La robe montre une pâle teinte verdâtre. Le nez est un peu discret, mais tout de même très agréable avec ses arômes de citron, de zeste pamplemousse, de melon et de fruit de la passion, complétés par de fraîches notes de bourgeon de cassis. Le fruité domine et l'aspect végétal vert que l'on retrouve dans beaucoup de vins de ce cépage est ici en mode très mineur. En bouche, le vin est plus dégourdi, et ce faisant, plus impressionnant. L'attaque est pleine et équilibrée et le vin déborde de riches saveurs fruitées auxquelles s'amalgame une amertume évoquant le zeste de pamplemousse. Le niveau de concentration est très bon, sur un bon volume, ce qui procure au vin une belle présence en bouche. La finale est harmonieuse, intense et d'une longueur de fort calibre.
Inutile de dire que j'ai beaucoup apprécié ce vin qui confirme tout le bien que je pensais déjà de cette cuvée. Celui-ci est à la fois rafraîchissant et consistant, mais par dessus tout il est simplement délicieux.
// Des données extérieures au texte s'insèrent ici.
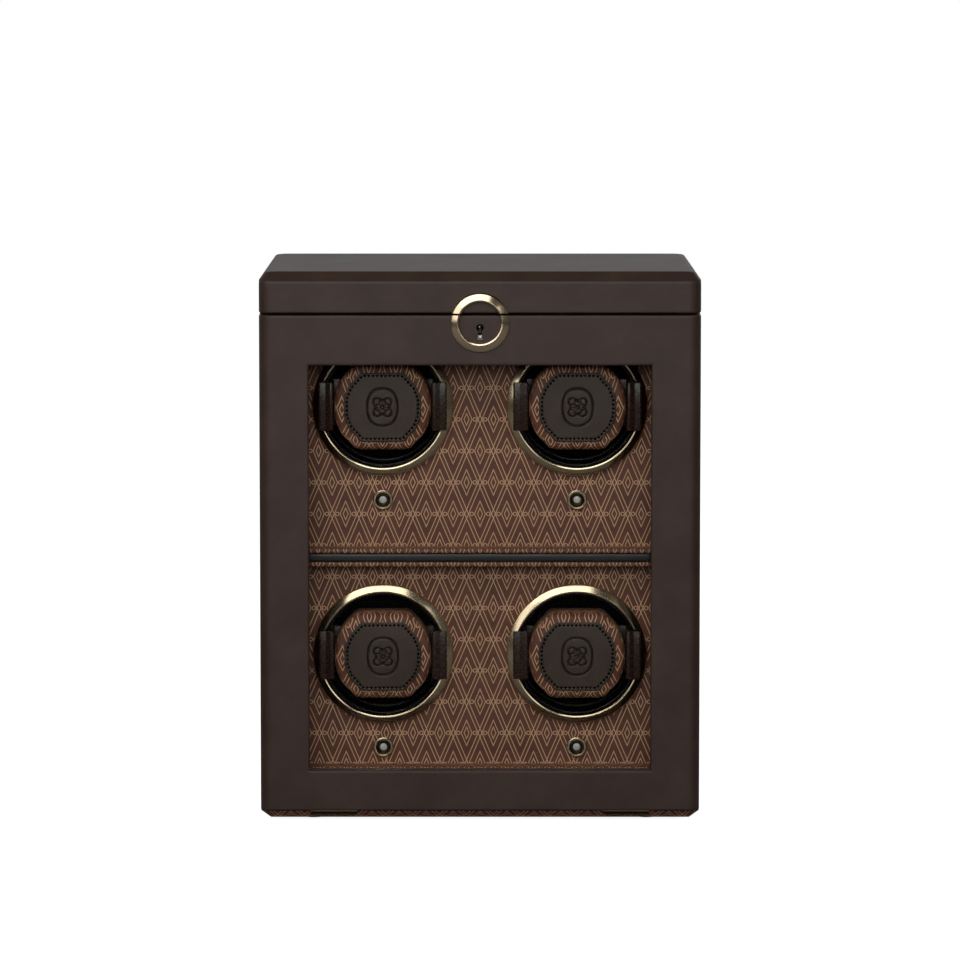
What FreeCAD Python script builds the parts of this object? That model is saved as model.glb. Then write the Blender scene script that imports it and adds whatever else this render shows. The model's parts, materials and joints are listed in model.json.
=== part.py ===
import FreeCAD, Part
import math
import os

import Sketcher

# Watch winder box for four watches, in millimetres.
# X runs to the right, Y from the glazed front to the back, Z up.
# The origin is under the middle of the box, on the surface that the feet stand on.

doc = FreeCAD.newDocument("watch_winder_box")
sheet = doc.addObject("Spreadsheet::Sheet", "sizes")

# Driving dimensions. Each is one cell of the sheet.
DIMENSIONS = {
    # the whole box
    "case_width": 286,
    "case_depth": 215,
    "case_height": 360,
    "corner_radius": 7.5,
    "leather": 1.2,
    "board": 11,
    # base
    "foot_height": 3,
    "foot_radius": 9,
    "foot_inset": 34,
    "plinth_height": 5,
    "plinth_bevel": 6.2,
    "plinth_lip": 0.4,
    "plinth_setback": 3.3,
    "base_board_height": 10,
    # lid
    "lid_height": 26.7,
    "lid_bevel": 6.5,
    "lid_top_board": 9.8,
    "lid_lining_height": 12,
    "seam_gap": 1.3,
    # drop-down door
    "door_thickness": 19.5,
    "door_gap": 0.8,
    "sill_gap": 0.6,
    "stile_width": 32,
    "top_rail": 32.5,
    "bottom_rail": 26.4,
    "glass_setback": 11,
    "glass_thickness": 3,
    "glass_rebate": 6,
    "bead_width": 4.5,
    "edge_round": 0.8,
    # compartments
    "panel_setback": 37.5,
    "panel_thickness": 6,
    "lining": 3,
    "lining_front_gap": 1.2,
    "sill_block": 16,
    "lower_room": 132,
    "shelf_thickness": 5.8,
    "shelf_setback": 0.7,
    "deck_thickness": 9,
    "deck_drop": 1,
    # cups, one of each per watch
    "cup_spacing": 127,
    "lower_cup_rise": 73,
    "upper_cup_rise": 92.7,
    "bezel_inner_radius": 40.65,
    "bezel_width": 5.6,
    "bezel_rise": 6,
    "bezel_lip": 0.6,
    "bezel_wall": 1.75,
    "drum_gap": 0.45,
    "drum_wall": 1.6,
    "drum_depth": 59.5,
    "drum_floor": 3,
    "drum_rise": 1.5,
    "spindle_radius": 4,
    "socket_wall": 2.7,
    "socket_depth": 12,
    # drive
    "motor_plate": 4,
    "plate_gap": 12,
    "bearing_wall": 4,
    "bearing_flange": 2,
    "shaft_clearance": 0.05,
    "drum_pulley_radius": 18,
    "motor_pulley_radius": 6,
    "pulley_flange": 2,
    "pulley_width": 5,
    "pulley_cheek": 1.5,
    "belt_gap": 0.2,
    "belt_thickness": 1.5,
    "belt_width": 4,
    "motor_drop": 34,
    "motor_radius": 12,
    "motor_length": 24,
    "motor_shaft_radius": 1.5,
    # cuffs that the watches are strapped to
    "cuff_width": 65,
    "cuff_height": 58,
    "cuff_depth": 35.5,
    "cuff_flat": 33,
    "cuff_front_gap": 8,
    "cuff_edge_round": 6,
    "cuff_clearance": 0.3,
    "core_width": 48,
    "core_height": 40,
    "core_depth": 30,
    "wing_height": 8,
    "wing_thickness": 1.0,
    "wing_gap": 4.74,
    "ear_height": 31.5,
    "ear_overlap": 1.35,
    "ear_thickness": 3.2,
    "ear_gap": 1.8,
    "ear_round": 1.5,
    "spine_thickness": 3,
    "peg_radius": 6,
    # push buttons
    "button_drop": 62,
    "button_radius": 4.6,
    "button_lens_radius": 2.6,
    "button_dish": 1,
    "button_clearance": 0.3,
    "button_ring_wall": 1,
    "button_ring_rise": 2.2,
    "switch_wall": 0.6,
    "switch_depth": 18,
    "button_length": 8.5,
    "button_travel": 1,
    # lock
    "ring_inner_radius": 13.65,
    "ring_width": 5.7,
    "ring_rise": 3.5,
    "ring_drop": 5.35,
    "keyhole_drop": 3.4,
    "keyhole_radius": 2.6,
    "keyhole_slot": 7.4,
    "lock_case_width": 32,
    "lock_case_depth": 14,
    "lock_plug_radius": 4.9,
    "lock_clearance": 0.1,
    "cam_reach": 13.5,
    "cam_width": 5,
    "cam_thickness": 2,
    "cam_clearance": 0.7,
    "cam_play": 1.3,
    "cam_setback": 3,
    "lock_setback": 2.3,
    "keeper_thickness": 1.2,
    "keeper_border": 2.2,
    # hinges
    "lid_knuckle_radius": 3,
    "lid_pin_radius": 1.2,
    "lid_leaf_thickness": 1.4,
    "lid_leaf_width": 36,
    "lid_leaf_height": 16,
    "lid_hinge_spread": 85,
    "door_knuckle_radius": 2,
    "door_pin_radius": 0.9,
    "door_leaf_thickness": 1.2,
    "door_leaf_width": 30,
    "door_leaf_height": 14,
    "door_hinge_spread": 95,
    "door_axis_setback": 3,
    "pin_clearance": 0.05,
    "knuckle_gap": 0.2,
    "hinge_clearance": 0.3,
    # electrics
    "control_board_width": 120,
    "control_board_depth": 56,
    "control_board_lift": 4,
    "control_board_thickness": 1.6,
    "inlet_bore_radius": 2.8,
    "inlet_radius": 5.5,
    "inlet_flange": 8,
    "inlet_depth": 9,
    "inlet_height": 60,
}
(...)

C'est donc un vin qui donne beaucoup de plaisir en offrant une interprétation du Sauvignon axée d'abord et avant tout sur le fruit. Le millésime 2012 vient d'arriver en tablettes à la SAQ. Je ne lui ai pas encore goûté, mais il reste des bouteilles de ce 2011 dans le réseau. Casas del Bosque est un des producteurs élites du Chili et cette cuvée est sa carte de visite privilégiée, en ce sens que c'est le vin le plus largement distribué de ce producteur. C'est un vin de prix très abordable, fait sans artifices, et issu du cépage roi de Casablanca. Si vous voulez découvrir le Sauvignon Blanc du Chili, ce vin est un très bon point de départ. Il y a des vins plus chers et plus ambitieux, mais cette cuvée mise dans le mille en offrant l'essence du cépage et du lieu pour un prix formidable.